Re: "Binary XML" proposals

No, no, no. One cannot make generalizations about binary v. text like that: only specific formats and implementations sending average instances of specific types of documents over specific protocols with specific binary-handling disciplines.

It is completely possible to make inefficient binary formats (e.g. the Sun example I mentioned before where the XML form was 10 to 100 times smaller), or ones with performance penalties. It is completely possible to provide indexes in XML documents (e.g. my previous posting). It is possible to provide multipart documents with an XML document and a binary index for searching. It is possible to provide non-XML text formats that have nice performance characteristics (e.g. Steve DeRose's patented indexing method using fully qualified names) or my STAX short-tagging compression which can give well over 50% reduction in file size (in suitable cases) for just a paragraph of extra lines of non-processor-taxing code inside an XML parser. And there are more efficient parsers possible (especially for trusted data) if they assume WF documents (e.g. Tim Bray's comment on implementing GI tokenizing based on whitespace rather than checking that the next character is not a NAME character.)

It would be possible to provide some metadata (in the HTTP header? in a PI?) giving the element/attribute/string counts to allow some bulk allocation of objects as an array: if object allocation is one of the most expensive bottlenecks in some languages, this could allow more efficient implementations of XML DOMs. (The binary format might also benefit from this, but as XML gets more efficiently implementable, the justification for binary formats weakens correspondingly. Actually, it is probably a case of XML getting the foot in the door for shipping trees around, and then particular sectors finding the optimal format such as ASN.1 later: XML as a bootstrapping/prototyping notation. )

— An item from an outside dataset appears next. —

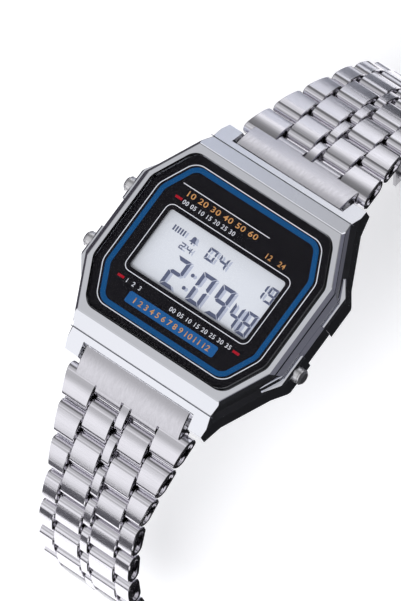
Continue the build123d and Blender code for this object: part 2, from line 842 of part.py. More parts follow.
# The two sides of the bracelet, each from its end link outwards
inner_columns = [
    (-inner_link_x, -inner_link_start_x),
    (inner_link_start_x, inner_link_x),
]
sides = {
    "12": (1, first_angle_12, bend_angle_12, bend_angle_growth_12),
    "6": (-1, first_angle_6, bend_angle_6, bend_angle_growth_6),
}
ends = {}
for hour, (side, slope, first_bend, growth) in sides.items():
    link, (y, z) = end_link(side, slope)
    write(link, f"end_link_{hour}")
    for number in range(rows_per_side):
        slope = slope + min(first_bend + growth * number, most_bend_angle)
        pinned = number % 2 == 0
        reach = number * row_pitch
        half_x = half_x_at(reach)
        outer_columns = [
            (-half_x, -outer_link_x),
            (-centre_link_x, centre_link_x),
            (outer_link_x, half_x),
        ]
        columns = outer_columns if pinned else inner_columns
        gap = pin_fixed_gap if pinned else pin_gap
        row = link_row(side, y, z, slope, columns, gap, pinned, reach)
        write(row, f"link_row_{hour}_{number + 1:02d}")
        y, z = step(y, z, slope, row_pitch)
    ends[hour] = (y, z, slope)

# Clasp cover: a bowed channel that hangs from the last pin of the 12 o'clock side
cover_y, cover_z, cover_slope = ends["12"]
cover_slope = cover_slope + cover_bend_angle
cover_middle = (cover_start + cover_length) / 2
hinge_y, hinge_z = step(cover_y, cover_z, cover_slope, blade_hinge_u, blade_hinge_w)


def bowed_strip(high, low):
    """Side view of the cover between two heights, both bowed outwards alike."""
    with BuildSketch() as strip:
        with BuildLine():
            middle = (cover_middle, high + cover_bow)
            ThreePointArc((cover_start, high), middle, (cover_length, high))
            Line((cover_length, high), (cover_length, low))
            middle = (cover_middle, low + cover_bow)
            ThreePointArc((cover_length, low), middle, (cover_start, low))
            Line((cover_start, low), (cover_start, high))
        make_face()
    return strip.sketch


cover_outline = bowed_strip(cover_high, cover_high - cover_depth)
cover_hollow = bowed_strip(cover_high - cover_sheet, cover_high - cover_depth - overrun)

# Tabs that take the last pin of a side, between its outer and centre links
with BuildSketch() as knuckle:
    with Locations((knuckle_length / 2, 0)):
        SlotCenterToCenter(knuckle_length, 2 * link_radius)

with BuildPart() as clasp_cover:
    with BuildSketch(side_plane(1, cover_y, cover_z, cover_slope, -cover_half_x)):
        add(cover_outline)
    extrude(amount=2 * cover_half_x)
    chamfer(clasp_cover.faces().filter_by(Axis.X).edges(), cover_edge)
    inner_half_x = cover_half_x - cover_sheet
    with BuildSketch(side_plane(1, cover_y, cover_z, cover_slope, -inner_half_x)):
        add(cover_hollow)
    extrude(amount=2 * inner_half_x, mode=Mode.SUBTRACT)
    for x_from, x_to in inner_columns:
        with BuildSketch(side_plane(1, cover_y, cover_z, cover_slope, x_from)):
            add(knuckle.sketch)
        extrude(amount=x_to - x_from)
    hole_x = inner_link_x + overrun / 2
    bar_x(pin_radius + pin_gap, -hole_x, hole_x, cover_y, cover_z, Mode.SUBTRACT)
    wall_x = cover_half_x + overrun
    bar_x(blade_pin_radius + pin_fixed_gap, -wall_x, wall_x, hinge_y, hinge_z, Mode.SUBTRACT)
    pin_x = cover_half_x - pin_recess
    bar_x(blade_pin_radius, -pin_x, pin_x, hinge_y, hinge_z)
write(clasp_cover, "clasp_cover")

# Clasp blade: folded into the cover, with a hook at its free end
with BuildPart() as clasp_blade:
    with BuildSketch(side_plane(1, cover_y, cover_z, cover_slope, -blade_half_x)):
        middle_u = (blade_hinge_u + blade_end_u + hook_radius) / 2
        with Locations((middle_u, blade_hinge_w)):
            Rectangle(blade_hinge_u - blade_end_u - hook_radius, blade_thickness)
        with Locations((blade_hinge_u, blade_hinge_w)):
            Circle(blade_knuckle_radius)
    extrude(amount=2 * blade_half_x)
    with BuildSketch(side_plane(1, cover_y, cover_z, cover_slope, -hook_half_x)):
        with Locations((blade_end_u, blade_hinge_w)):
            Circle(hook_radius)
            Circle(hook_inner_radius, mode=Mode.SUBTRACT)
        with Locations((blade_end_u + hook_radius, blade_hinge_w)):
            Rectangle(hook_radius, blade_thickness)
        with Locations((blade_end_u, blade_hinge_w - hook_radius)):
            Rectangle(2 * hook_inner_radius, 2 * hook_inner_radius, mode=Mode.SUBTRACT)
    extrude(amount=2 * hook_half_x)
    blade_x = blade_half_x + overrun
    bar_x(blade_pin_radius + pin_gap, -blade_x, blade_x, hinge_y, hinge_z, Mode.SUBTRACT)
write(clasp_blade, "clasp_blade")

# Catch on the 6 o'clock side: two tabs, two arms and the bar that the hook takes
catch_y, catch_z, catch_slope = ends["6"]
catch_slope = catch_slope + catch_bend_angle
bar_end_y, bar_end_z = step(catch_y, catch_z, catch_slope, catch_length)
with BuildPart() as catch_link:
    for x_from, x_to in inner_columns:
        with BuildSketch(side_plane(-1, catch_y, catch_z, catch_slope, x_from)):
            add(knuckle.sketch)
        extrude(amount=x_to - x_from)
    for x_from, x_to in ((-inner_link_x, -catch_arm_x), (catch_arm_x, inner_link_x)):
        with BuildSketch(side_plane(-1, catch_y, catch_z, catch_slope, x_from)):
            arm_start = knuckle_length / 2
            with Locations(((arm_start + catch_length) / 2, 0)):
                Rectangle(catch_length - arm_start, catch_thickness)
        extrude(amount=x_to - x_from)
    with BuildSketch(side_plane(-1, catch_y, catch_z, catch_slope, -inner_link_start_x)):
        with Locations((knuckle_length + link_radius / 2, 0)):
            Rectangle(link_radius, catch_thickness)
    extrude(amount=2 * inner_link_start_x)
    bar_x(catch_bar_radius, -inner_link_x, inner_link_x, -bar_end_y, bar_end_z)
    hole_x = inner_link_x + overrun
    bar_x(pin_radius + pin_gap, -hole_x, hole_x, -catch_y, catch_z, Mode.SUBTRACT)
write(catch_link, "catch_link")
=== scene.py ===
"""A digital wristwatch on a metal link bracelet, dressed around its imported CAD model.

The frame is the CAD's own: X to 3 o'clock, Y to 12 o'clock and Z out of the dial, with the
origin on the case back. Sizes are in millimetres and angles in degrees, except where a
docstring or comment says otherwise, and they become Blender's units where they are used.
"""

import logging
import math
from dataclasses import dataclass
from enum import Enum

import bmesh
import bpy
from mathutils import Matrix, Vector


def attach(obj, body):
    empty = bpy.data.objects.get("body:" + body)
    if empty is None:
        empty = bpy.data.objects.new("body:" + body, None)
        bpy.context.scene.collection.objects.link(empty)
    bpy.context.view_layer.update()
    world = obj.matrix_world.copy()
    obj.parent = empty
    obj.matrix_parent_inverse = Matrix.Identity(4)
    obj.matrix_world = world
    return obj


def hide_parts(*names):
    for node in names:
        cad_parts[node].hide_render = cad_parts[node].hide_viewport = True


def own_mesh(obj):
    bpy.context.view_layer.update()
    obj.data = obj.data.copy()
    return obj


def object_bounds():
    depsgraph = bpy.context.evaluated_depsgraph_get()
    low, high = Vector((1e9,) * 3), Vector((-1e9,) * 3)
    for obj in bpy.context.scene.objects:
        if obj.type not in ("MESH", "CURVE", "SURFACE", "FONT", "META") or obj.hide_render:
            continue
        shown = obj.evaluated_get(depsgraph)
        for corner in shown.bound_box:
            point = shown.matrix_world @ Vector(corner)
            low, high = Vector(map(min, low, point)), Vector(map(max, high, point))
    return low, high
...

And binary encodings that require a schema may not give much advantage of compression if the document has no schema. And, when considering schemas, also consider that SGML (which can achieve very sparse markup and much smaller filesizes) may, if efficiently implemented, be only as taxing (in terms of machine operations performed) as XML.

And there is also the other cat in the bag: sparse, lazy DOMs (i.e. DOMs constructed lazily as required from a fragment server) may require far less processing than retrieving full documents whether those documents are sent as XML or non-XML.

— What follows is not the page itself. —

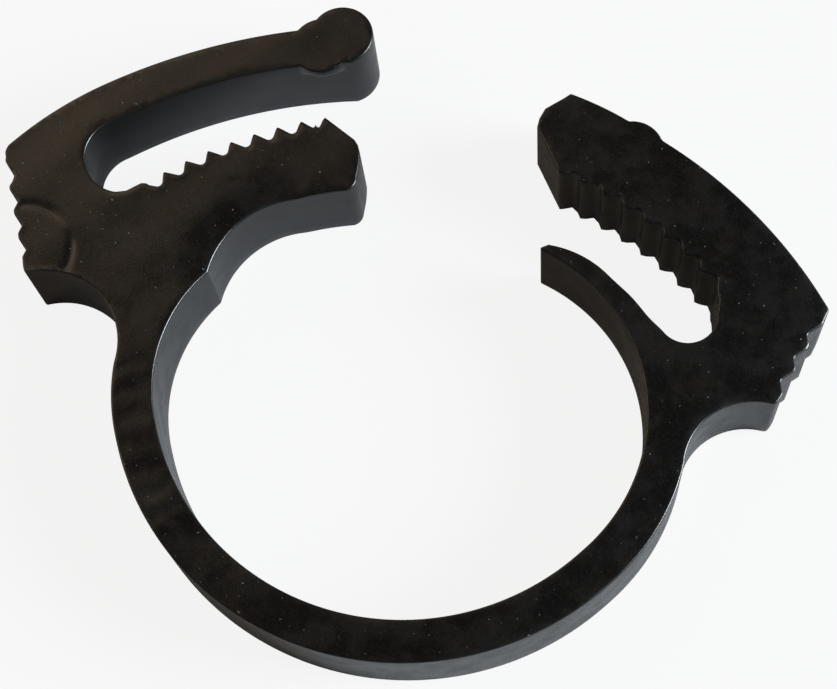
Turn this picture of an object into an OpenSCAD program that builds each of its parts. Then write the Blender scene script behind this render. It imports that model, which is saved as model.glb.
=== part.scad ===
// Double-grip ratchet clip for clamping a hose or tube, moulded in one piece, shown open.
// The clip lies on its flat side. Origin: centre of the band's round, on the underside.
// +Z goes up through the clip's width, +Y points out of the gap between the two jaws.

/* [Band] */
// Inner radius of the band's round; the jaws grow with it
bore_r = 20; // [18:0.5:23]
// Thickness of the band
band_t = 3.3; // [2.8:0.1:3.8]
// Width of the clip, from one flat side to the other
clip_w = 7.4; // [5:0.2:12]

/* [Teeth] */
// Distance from tooth to tooth
tooth_pitch = 2.0; // [1.8:0.05:2.2]
// Flat left at the top of each tooth
tooth_land = 0.14; // [0.05:0.01:0.3]
// Radius of the root between the left jaw's teeth
left_root_r = 0.4; // [0.2:0.05:0.5]
// Radius of the root between the right jaw's teeth
right_root_r = 0.25; // [0.1:0.05:0.3]

/* [Arms] */
// Thickness of the left jaw's smooth hook
hook_t = 3.4; // [3:0.1:4.2]
// Radius of the round head on the hook
head_r = 2.65; // [2.2:0.05:2.9]
// Radius of the round left by the ejector pin on each outer arm
pin_r = 2.5; // [2:0.05:2.7]
// Height of that round, down from the top side
pin_h = 1.2; // [0.4:0.1:2]

/* [Plier pads] */
// Distance from rib to rib
rib_pitch = 2.18; // [1.9:0.02:2.4]
// Depth between the ribs
rib_depth = 0.6; // [0.3:0.05:0.65]
// Radius of the scoop under the left pad
left_scoop_r = 6.3; // [5.5:0.1:7]
// Radius of the scoop under the right pad
right_scoop_r = 5.5; // [5:0.1:6]

/* [Hidden] */
$fa = 2;
$fs = 0.15;
black = [0.07, 0.068, 0.066];

// the outline is written for a band of 20 mm inner radius and grows with the band;
// wall and hook thicknesses, teeth and ribs keep their own sizes
grow = bore_r / 20;
wall = band_t / grow;
hook = hook_t / grow;
// small overlap that makes two rounds cross instead of only touching
bite = 0.03;

function u(a) = [cos(a), sin(a)];

// the band: one long round, then a tighter round up to each jaw, all three tangent
left_seam = 200;
right_seam = 328.5;
left_r = 13.2;
left_c = (20 - left_r) * u(left_seam);
right_r = 14.8;
right_c = (20 - right_r) * u(right_seam);

// left jaw: back of the hook, back of the shoulder, roof and end of the slot
back_c = [-0.35, -19.2];
back_r = 48.93;
turn = 126.6;
shoulder_r = 29.89;
shoulder_c = back_c + (back_r - shoulder_r) * u(turn);
roof_c = [-1.41, -16.41];
roof_r = 46 - hook;
left_end_r = 3.3;
left_end_a = 129.4;
left_end_c = roof_c + (roof_r - left_end_r + bite) * u(left_end_a);
head_c = [-11, 27.7];
left_pin_c = [-12.45, 26.5];

// left jaw: the toothed arm, its underside and the heel it stands on
left_tip_c = [2.48, -16.2];
left_tip_r = 38.65;
left_tip_a = 110.1;
left_row = 23.8;
left_flank = 58;
left_ramp = 43;
under_c = [-1.72, -9.18];
under_r = 23.9;
heel_c = [-9.47, 5.11];
heel_r = 7.8;
toe_r = 1.1;
toe_c = under_c + (under_r + toe_r - bite) * u(105);

// right jaw: the toothed outer arm, the slot and the tongue
arm_c = [0.35, -12.79];
arm_r = 38.99;
nose_c = [2.93, -0.59];
nose_r = 26.75;
right_tip_c = [0.58, -13.3];
right_tip_r = 32.72;
right_tip_a = 74.97;
right_row = 26.4;
right_flank = 41;
right_ramp = 37;
right_end_c = [20.9, 8.1];
right_end_r = 2.35;
tongue_c = [9.17, 3.7];
tongue_r = 8.4;
right_pin_c = [14.45, 21.45];

// plier pads: direction of the line of ribs, slopes of the ribs' two faces
left_pad_a = 113.7;
right_pad_a = -110.3;
rib_steep = 36;
rib_slow = 26;
rib_root_r = 0.3;

// the scoops run into the band's outside
left_scoop_c = left_c + (left_r + wall + left_scoop_r / grow - bite) * u(182.4);
right_scoop_c = right_c + (right_r + wall + right_scoop_r / grow - bite) * u(358.1);

// a round and a polygon of the outline, grown with the band
module disc(c, r) {
    translate(grow * c) circle(grow * r);
}

module plate(points) {
    polygon(grow * points);
}

// the part of a round about c between two angles, cut off by radial lines
module sector(c, r, a0, a1) {
    intersection() {
        disc(c, r);
        plate(concat([c], [for (i = [0 : 4]) c + 2.5 * r * u(a0 + i * (a1 - a0) / 4)]));
    }
}

// a notch with its point at the origin, opening towards +Y, rounded at the bottom;
// left and right are the slopes of its two faces
module notch(left, right, r, h) {
    half = (180 - left - right) / 2;
    l = [-cos(left), sin(left)];
    k = [cos(right), sin(right)];
    polygon([l * r / tan(half), l * h / sin(left), k * h / sin(right), k * r / tan(half)]);
    translate(r / sin(half) * u(90 + (right - left) / 2)) circle(r * 1.003);
}

// how deep the sharp notch between two teeth goes, and the angle from tooth to tooth
function notch_depth(flank, ramp) = (tooth_pitch - tooth_land) / (1 / tan(flank) + 1 / tan(ramp));
function tooth_step(r) = tooth_pitch / (grow * r) * 180 / PI;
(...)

Another example of inappropriate processing might be a SOAP router that creates a DOM or SAX stream for the whole document, when it might be better to merely read the header (mini-DOM or mini-SAX stream or however) and while treating the rest of the document as a byte array or stream.

So Anders is right that the use-case is important, but the use-case is not merely readability, however excellent that constantly shows itself to be. A lot of the supposed benefits of a binary format may be nothing to do with the binary-nature itself, and just as doable in vanilla XML or in a text format.

I think Gavin's other point is closer to the mark: the higher the ratio of data to markup the less processing difference there can be between any formats or notations (since any differences in text is a matter of compression, whether string-by-string in a binary format or on the whole entity for XML is irrelevent.) But the ratio of text-to-markup cannot be predicted from the average size of a document, in general: for particular document types and instance sets it can be, of course.